Now its portable phallic shrines are known not only to locals but also to foreigners, who accounted for nearly half the crowd, and cross-dressers.

"There is the gay parade in France and around the gay world, but nothing with a phallus or things like this," said Elizabeth Filipe, a 25-year-old banker from France.

"And people are not shy," she added, as people posed with wooden phallic symbols.

Angela Wheaton, a 28-year-old visitor from the United Kingdom who was holding a penis-shaped lollipop, said attitudes appeared to be much more liberal in Japan than in Europe.

"You wouldn't find a festival like this in the UK. Maybe in secret somewhere, but nothing like this," she said.

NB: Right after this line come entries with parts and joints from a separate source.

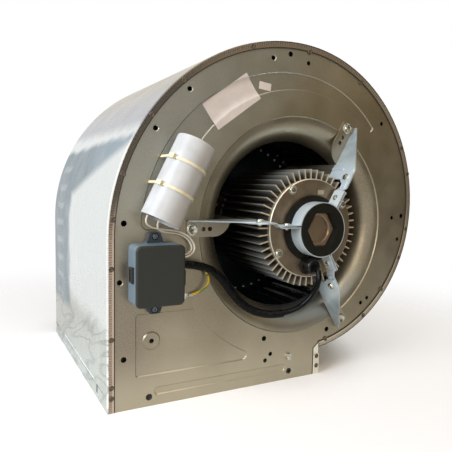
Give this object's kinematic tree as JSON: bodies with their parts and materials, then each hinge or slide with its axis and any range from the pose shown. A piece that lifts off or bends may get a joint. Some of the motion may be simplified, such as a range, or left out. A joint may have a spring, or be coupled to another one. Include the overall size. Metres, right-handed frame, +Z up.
{
  "type": "centrifugal fan",
  "caption": "Double-inlet fan: sheet-metal scroll with its outlet below, forward-curved wheel on a finned motor held by brackets in the front inlet, with a capacitor and a terminal box.",
  "frame": {"origin": "bottom centre of the fan's overall box without its cables, in the plane of the outlet rim", "axes": "+X across the scroll, away from its flat face; +Y along the fan axis, from the motor side to the back; +Z up, away from the outlet, which faces down"},
  "size_m": [0.4462, 0.3928, 0.431],
  "materials": {
    "bright_galvanised_sheet": "bright galvanised sheet, mirror-like with fine spangle",
    "dull_galvanised_sheet": "dull galvanised sheet, satin",
    "zinc_plated_pressing": "zinc plated pressed steel",
    "zinc_plated_fastener": "zinc plated steel",
    "cast_aluminium": "cast, fine grain, brownish grey",
    "finned_aluminium": "die cast, light grey",
    "black_coated_steel": "black coated, half gloss",
    "ground_steel": "ground steel",
    "core_laminations": "stacked core plates, dull",
    "varnished_copper": "varnished copper wire",
    "black_rubber": "moulded, matt",
    "white_moulded_case": "moulded, white, half gloss",
    "white_moulded_lid": "moulded, white, matt",
    "natural_nylon": "moulded, natural colour",
    "blue_grey_moulding": "moulded, blue grey, matt",
    "dark_grey_moulding": "moulded, dark grey, fine texture",
    "black_moulding": "moulded, black",
    "cream_moulding": "moulded, cream",
    "black_cable_sheath": "extruded, half gloss",
    "black_sleeving": "slipped-on sleeving, half gloss",
    "cream_wire_sleeving": "extruded, cream",
    "green_yellow_insulation": "extruded, yellow with a green stripe",
    "tinned_copper": "tinned"
  },
  "bodies": {
    "housing": {"scroll_wrap": "bright_galvanised_sheet", "cutoff_plate": "bright_galvanised_sheet", "side_plate_front": "dull_galvanised_sheet", "side_plate_back": "dull_galvanised_sheet", "motor_foot_1": "zinc_plated_pressing", "motor_foot_2": "zinc_plated_pressing", "motor_foot_3": "zinc_plated_pressing", "motor_leg_1": "zinc_plated_pressing", "motor_leg_2": "zinc_plated_pressing", "motor_leg_3": "zinc_plated_pressing", "front_band_1": "zinc_plated_pressing", "front_band_2": "zinc_plated_pressing", "front_band_3": "zinc_plated_pressing", "rear_band_1": "zinc_plated_pressing", "rear_band_2": "zinc_plated_pressing", "rear_band_3": "zinc_plated_pressing", "foot_bolts": "zinc_plated_fastener", "foot_nuts": "zinc_plated_fastener", "leg_screws": "zinc_plated_fastener", "end_shield_screws": "zinc_plated_fastener", "terminal_box_screws": "zinc_plated_fastener", "earth_screws": "zinc_plated_fastener", "end_shield_front": "cast_aluminium", "end_shield_rear": "cast_aluminium", "motor_frame": "finned_aluminium", "bearing_front_outer": "ground_steel", "bearing_rear_outer": "ground_steel", "preload_washer": "ground_steel", "stator_core": "core_laminations", "winding_front": "varnished_copper", "winding_rear": "varnished_copper", "rubber_ring_front": "black_rubber", "rubber_ring_rear": "black_rubber", "capacitor_can": "white_moulded_case", "capacitor_lid": "white_moulded_lid", "cable_tie_upper": "natural_nylon", "cable_tie_lower": "natural_nylon", "terminal_box": "blue_grey_moulding", "cable_gland": "black_moulding", "cable_gland_nut": "black_moulding", "terminal_strip": "cream_moulding", "motor_cable": "black_cable_sheath", "cable_sleeve": "black_sleeving", "capacitor_lead_outer": "cream_wire_sleeving", "capacitor_lead_inner": "cream_wire_sleeving", "earth_wire": "green_yellow_insulation", "earth_lug": "tinned_copper"},
    "rotor": {"shaft": "ground_steel", "rotor_core": "core_laminations", "bearing_front_inner": "ground_steel", "bearing_rear_inner": "ground_steel", "wheel_hub": "cast_aluminium", "hub_set_screw": "ground_steel", "hub_rivets": "zinc_plated_fastener", "wheel_disc": "black_coated_steel", "blades_front": "black_coated_steel", "blades_back": "black_coated_steel", "end_ring_front": "black_coated_steel", "end_ring_back": "black_coated_steel"},
    "box_lid": {"terminal_box_lid": "dark_grey_moulding"}
  },
  "joints": [
    {"name": "wheel_spin", "type": "hinge", "parent": "housing", "child": "rotor", "pos_m": [0.02437, 0, 0.2021], "axis": [0, -1, 0], "continuous": true},
    {"name": "box_lid_off", "type": "slide", "parent": "housing", "child": "box_lid", "axis": [0, -1, 0], "range_m": [0, 0.05]}
  ]
}
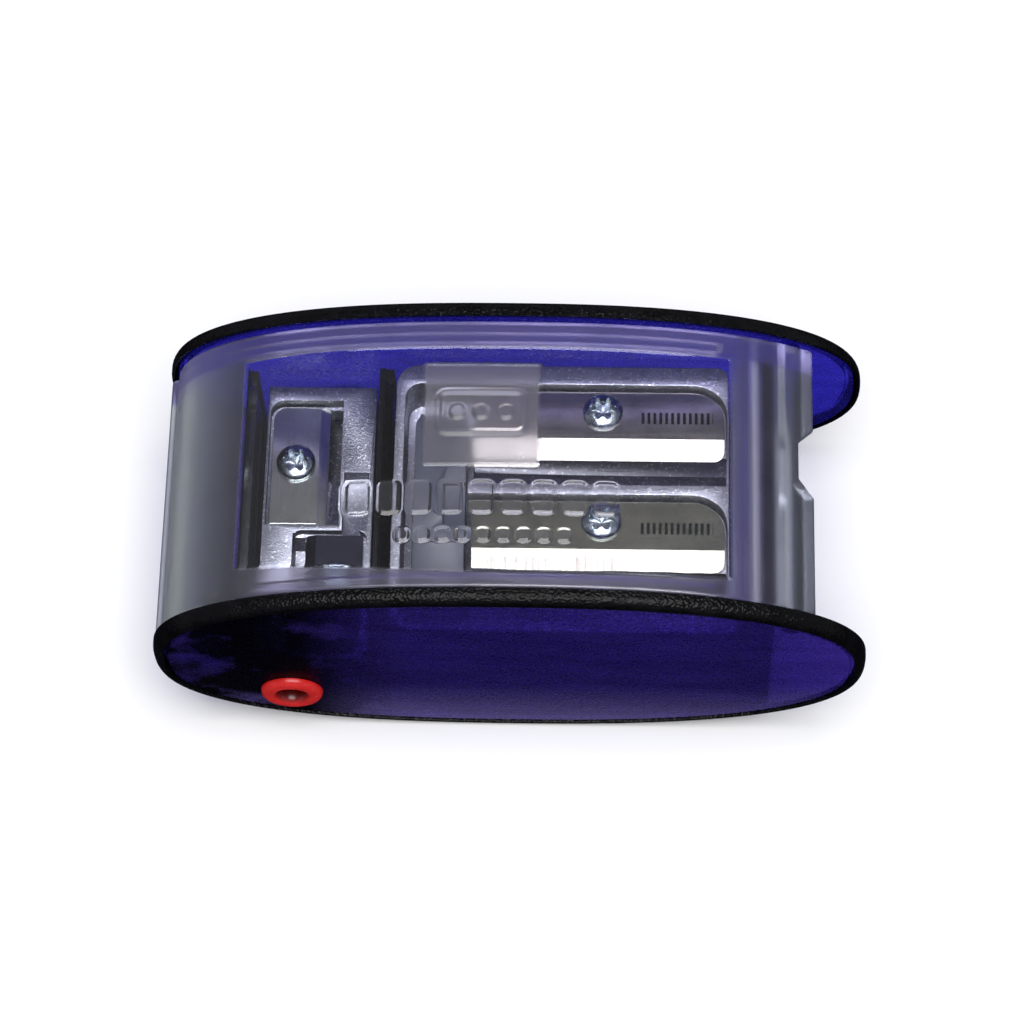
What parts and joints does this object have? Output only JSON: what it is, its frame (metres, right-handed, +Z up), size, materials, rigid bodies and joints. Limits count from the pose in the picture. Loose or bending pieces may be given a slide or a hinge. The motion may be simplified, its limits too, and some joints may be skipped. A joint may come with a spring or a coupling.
{
  "type": "container pencil sharpener",
  "caption": "Hand-held pencil sharpener with long-point blades, a lead pointer and a hinged clear lid over an oval shavings case.",
  "frame": {"origin": "on the standing surface, under the middle of the case", "axes": "+X towards the end where the pencils go in, +Y towards the back panel, +Z up"},
  "size_m": [0.062, 0.0302, 0.027],
  "materials": {
    "case_blue": "translucent blue, smooth",
    "rim_black": "soft-touch, fine pebble texture",
    "lid_clear": "frosted, with a clear window",
    "cast_metal": "pressure-cast, fine sparkle",
    "stop_grey": "moulded",
    "blade_steel": "hardened, ground edge",
    "screw_zinc": "zinc plated",
    "bush_red": "glossy red",
    "bush_blue": "glossy blue"
  },
  "bodies": {
    "case": {"base_tray": "case_blue", "side_panel_front": "case_blue", "side_panel_back": "case_blue", "rim_band_front": "rim_black", "rim_band_back": "rim_black", "lead_bush_front": "bush_red", "lead_bush_back": "bush_blue", "sharpener_block": "cast_metal", "point_stop_plate": "stop_grey", "wood_blade": "blade_steel", "graphite_blade": "blade_steel", "wood_blade_screw": "screw_zinc", "graphite_blade_screw": "screw_zinc", "pointer_block": "cast_metal", "pointer_blade_front": "blade_steel", "pointer_blade_back": "blade_steel", "pointer_screw_front": "screw_zinc", "pointer_screw_back": "screw_zinc", "spare_blade_middle": "blade_steel", "spare_blade_left": "blade_steel"},
    "lid": {"lid": "lid_clear"}
  },
  "joints": [
    {"name": "lid_hinge", "type": "hinge", "parent": "case", "child": "lid", "pos_m": [0.0243, 0, 0.0211], "axis": [0, 1, 0], "range_deg": [0, 100]}
  ]
}
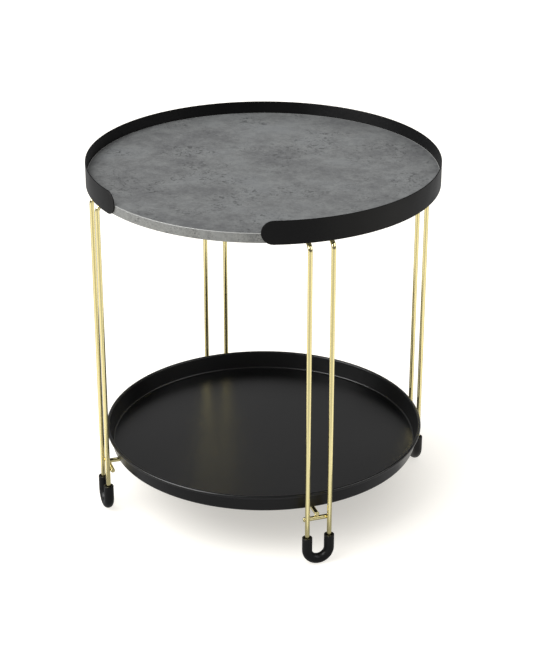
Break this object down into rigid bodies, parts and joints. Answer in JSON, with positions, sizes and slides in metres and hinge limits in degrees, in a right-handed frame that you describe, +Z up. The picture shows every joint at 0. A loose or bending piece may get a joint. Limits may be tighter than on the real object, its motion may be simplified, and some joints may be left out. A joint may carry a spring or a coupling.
{
  "type": "side table",
  "caption": "Round two-tier side table: concrete-look top in an open black steel gallery band, brass-finished hairpin wire legs with black rubber feet, and a loose black tray as lower shelf.",
  "frame": {"origin": "on the floor at the middle of the table's footprint", "axes": "+Z up; the opening of the gallery band faces -Y, so -Y is the front; the legs stand on the diagonals between X and Y"},
  "size_m": [0.4499, 0.4482, 0.47],
  "materials": {
    "concrete_laminate": "matt concrete-look melamine facing on particle board",
    "edge_strip": "matt concrete-look edge strip",
    "black_powder_coat": "matt black powder coat on steel strip",
    "black_tray_enamel": "satin black stove enamel on pressed steel sheet",
    "brass_plated_wire": "polished brass-coloured plating on steel wire",
    "black_rubber": "matt black rubber tube",
    "zinc_screw": "bright zinc plating"
  },
  "bodies": {
    "stand": {"tabletop": "concrete_laminate", "edge_banding": "edge_strip", "gallery_band": "black_powder_coat", "band_tabs": "black_powder_coat", "band_screws": "zinc_screw", "leg_screws": "zinc_screw", "cross_wire": "brass_plated_wire", "dipped_cross_wire": "brass_plated_wire", "foot_sleeves_front": "black_rubber", "foot_sleeves_back": "black_rubber", "leg_front_right": "brass_plated_wire", "leg_plate_front_right": "brass_plated_wire", "leg_bar_front_right": "brass_plated_wire", "leg_back_right": "brass_plated_wire", "leg_plate_back_right": "brass_plated_wire", "leg_bar_back_right": "brass_plated_wire", "leg_back_left": "brass_plated_wire", "leg_plate_back_left": "brass_plated_wire", "leg_bar_back_left": "brass_plated_wire", "leg_front_left": "brass_plated_wire", "leg_plate_front_left": "brass_plated_wire", "leg_bar_front_left": "brass_plated_wire"},
    "tray": {"tray": "black_tray_enamel"}
  },
  "joints": [
    {"name": "tray_lift", "type": "slide", "parent": "stand", "child": "tray", "axis": [0, 0, 1], "range_m": [0, 0.333]}
  ]
}
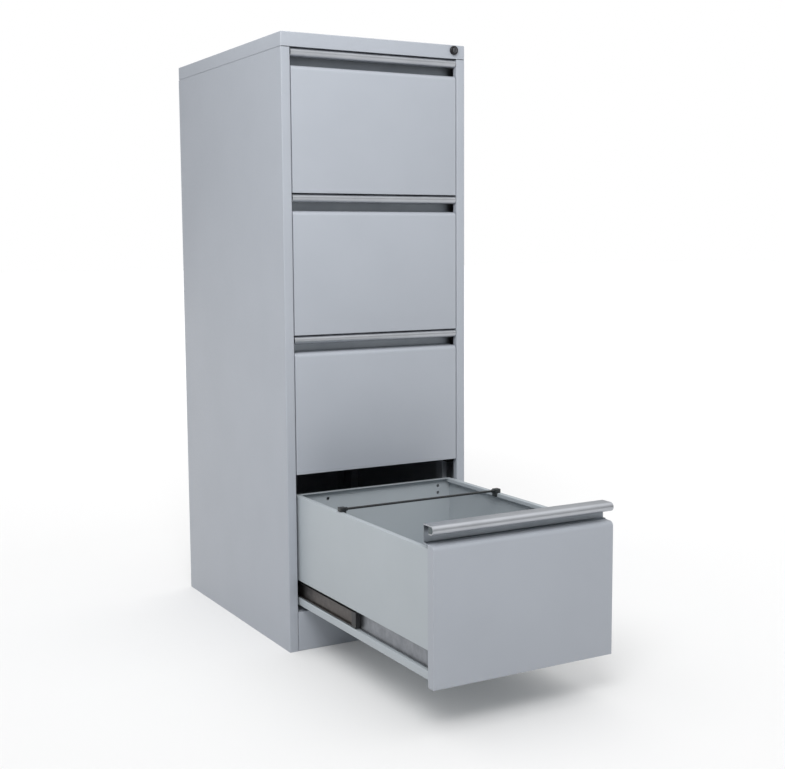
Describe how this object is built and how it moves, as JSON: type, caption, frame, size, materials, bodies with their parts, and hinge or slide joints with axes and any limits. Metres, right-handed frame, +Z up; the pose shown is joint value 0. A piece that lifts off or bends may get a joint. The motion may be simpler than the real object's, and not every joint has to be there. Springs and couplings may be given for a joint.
{
  "type": "filing cabinet",
  "caption": "Upright steel filing cabinet with full-extension drawers, full-width recessed handles, a central lock and a sliding divider rod in each drawer.",
  "frame": {"origin": "on the floor, at the centre of the cabinet's footprint", "axes": "+Z up, -Y towards the front where the drawers open, +X to the right seen from the front"},
  "size_m": [0.452, 1.19, 1.33],
  "materials": {
    "body_paint": "satin powder coat, light grey",
    "front_paint": "satin powder coat, light grey",
    "drawer_paint": "satin powder coat, light grey",
    "handle_metal": "satin anodised",
    "cap_plastic": "matt light grey",
    "rail_steel": "zinc plated",
    "middle_rail_steel": "dark zinc plated",
    "black_plastic": "matt black",
    "rod_finish": "black coated",
    "lock_metal": "worn bright",
    "lock_black": "black oxide"
  },
  "bodies": {
    "cabinet": {"top_cover": "body_paint", "left_side_panel": "body_paint", "right_side_panel": "body_paint", "back_panel": "body_paint", "plinth_front": "body_paint", "base_frame": "body_paint", "bottom_pan": "body_paint", "top_stiffener": "body_paint", "slide_uprights": "body_paint", "cabinet_rails": "rail_steel", "rail_screws": "rail_steel", "lock_housing": "lock_black", "lock_nut": "rail_steel", "lock_bar_guides": "black_plastic"},
    "lock_plug": {"lock_plug": "lock_metal", "lock_cam": "rail_steel", "lock_cam_pin": "rail_steel"},
    "lock_bar": {"lock_bar": "rail_steel", "lock_bar_head": "rail_steel"},
    "drawer_1": {"drawer_1_front": "front_paint", "drawer_1_handle": "handle_metal", "drawer_1_handle_plugs": "cap_plastic", "drawer_1_bottom": "drawer_paint", "drawer_1_side_walls": "drawer_paint", "drawer_1_end_walls": "drawer_paint", "drawer_1_rails": "rail_steel"},
    "middle_rails_1": {"drawer_1_middle_rails": "middle_rail_steel", "drawer_1_slide_stops": "black_plastic"},
    "cross_rod_1": {"drawer_1_cross_rod": "rod_finish"},
    "drawer_2": {"drawer_2_front": "front_paint", "drawer_2_handle": "handle_metal", "drawer_2_handle_plugs": "cap_plastic", "drawer_2_bottom": "drawer_paint", "drawer_2_side_walls": "drawer_paint", "drawer_2_end_walls": "drawer_paint", "drawer_2_rails": "rail_steel"},
    "middle_rails_2": {"drawer_2_middle_rails": "middle_rail_steel", "drawer_2_slide_stops": "black_plastic"},
    "cross_rod_2": {"drawer_2_cross_rod": "rod_finish"},
    "drawer_3": {"drawer_3_front": "front_paint", "drawer_3_handle": "handle_metal", "drawer_3_handle_plugs": "cap_plastic", "drawer_3_bottom": "drawer_paint", "drawer_3_side_walls": "drawer_paint", "drawer_3_end_walls": "drawer_paint", "drawer_3_rails": "rail_steel"},
    "middle_rails_3": {"drawer_3_middle_rails": "middle_rail_steel", "drawer_3_slide_stops": "black_plastic"},
    "cross_rod_3": {"drawer_3_cross_rod": "rod_finish"},
    "drawer_4": {"drawer_4_front": "front_paint", "drawer_4_handle": "handle_metal", "drawer_4_handle_plugs": "cap_plastic", "drawer_4_bottom": "drawer_paint", "drawer_4_side_walls": "drawer_paint", "drawer_4_end_walls": "drawer_paint", "drawer_4_rails": "rail_steel"},
    "middle_rails_4": {"drawer_4_middle_rails": "middle_rail_steel", "drawer_4_slide_stops": "black_plastic"},
    "cross_rod_4": {"drawer_4_cross_rod": "rod_finish"}
  },
  "joints": [
    {"name": "lock_turn", "type": "hinge", "parent": "cabinet", "child": "lock_plug", "pos_m": [0.197, -0.31, 1.318], "axis": [0, 1, 0], "range_deg": [0, 90]},
    {"name": "lock_bar_slide", "type": "slide", "parent": "cabinet", "child": "lock_bar", "axis": [0, 0, 1], "range_m": [0, 0.008]},
    {"name": "drawer_1_slide", "type": "slide", "parent": "cabinet", "child": "drawer_1", "axis": [0, -1, 0], "range_m": [0, 0.57]},
    {"name": "middle_rails_1_slide", "type": "slide", "parent": "cabinet", "child": "middle_rails_1", "axis": [0, -1, 0], "range_m": [0, 0.285]},
    {"name": "cross_rod_1_slide", "type": "slide", "parent": "drawer_1", "child": "cross_rod_1", "axis": [0, -1, 0], "range_m": [-0.18, 0.32]},
    {"name": "drawer_2_slide", "type": "slide", "parent": "cabinet", "child": "drawer_2", "axis": [0, -1, 0], "range_m": [0, 0.57]},
    {"name": "middle_rails_2_slide", "type": "slide", "parent": "cabinet", "child": "middle_rails_2", "axis": [0, -1, 0], "range_m": [0, 0.285]},
    {"name": "cross_rod_2_slide", "type": "slide", "parent": "drawer_2", "child": "cross_rod_2", "axis": [0, -1, 0], "range_m": [-0.18, 0.32]},
    {"name": "drawer_3_slide", "type": "slide", "parent": "cabinet", "child": "drawer_3", "axis": [0, -1, 0], "range_m": [0, 0.57]},
    {"name": "middle_rails_3_slide", "type": "slide", "parent": "cabinet", "child": "middle_rails_3", "axis": [0, -1, 0], "range_m": [0, 0.285]},
    {"name": "cross_rod_3_slide", "type": "slide", "parent": "drawer_3", "child": "cross_rod_3", "axis": [0, -1, 0], "range_m": [-0.18, 0.32]},
    {"name": "drawer_4_slide", "type": "slide", "parent": "cabinet", "child": "drawer_4", "axis": [0, -1, 0], "range_m": [-0.57, 0]},
    {"name": "middle_rails_4_slide", "type": "slide", "parent": "cabinet", "child": "middle_rails_4", "axis": [0, -1, 0], "range_m": [-0.285, 0]},
    {"name": "cross_rod_4_slide", "type": "slide", "parent": "drawer_4", "child": "cross_rod_4", "axis": [0, -1, 0], "range_m": [-0.18, 0.32]}
  ],
  "couplings": [
    {"joint": "lock_turn", "follows": "lock_bar_slide", "rad_per_m": 196.35},
    {"joint": "middle_rails_1_slide", "follows": "drawer_1_slide", "ratio": 0.5},
    {"joint": "middle_rails_2_slide", "follows": "drawer_2_slide", "ratio": 0.5},
    {"joint": "middle_rails_3_slide", "follows": "drawer_3_slide", "ratio": 0.5},
    {"joint": "middle_rails_4_slide", "follows": "drawer_4_slide", "ratio": 0.5}
  ]
}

The festival is now also held to help protect people from AIDS and supports a campaign to alleviate the suffering of AIDS victims.

Its core ceremonies remain mystical and date back to a time when even Buddhism had not reached Japan.

"In general, traditional Japanese festivals are not very accessible to foreigners, but this one is different," said Kimiko Nakamura, the head priestess.

"There are people of all nationalities participating in this festival."

Phallic worship is still common in Japan and can be observed in shrines through out the country, especially in spring.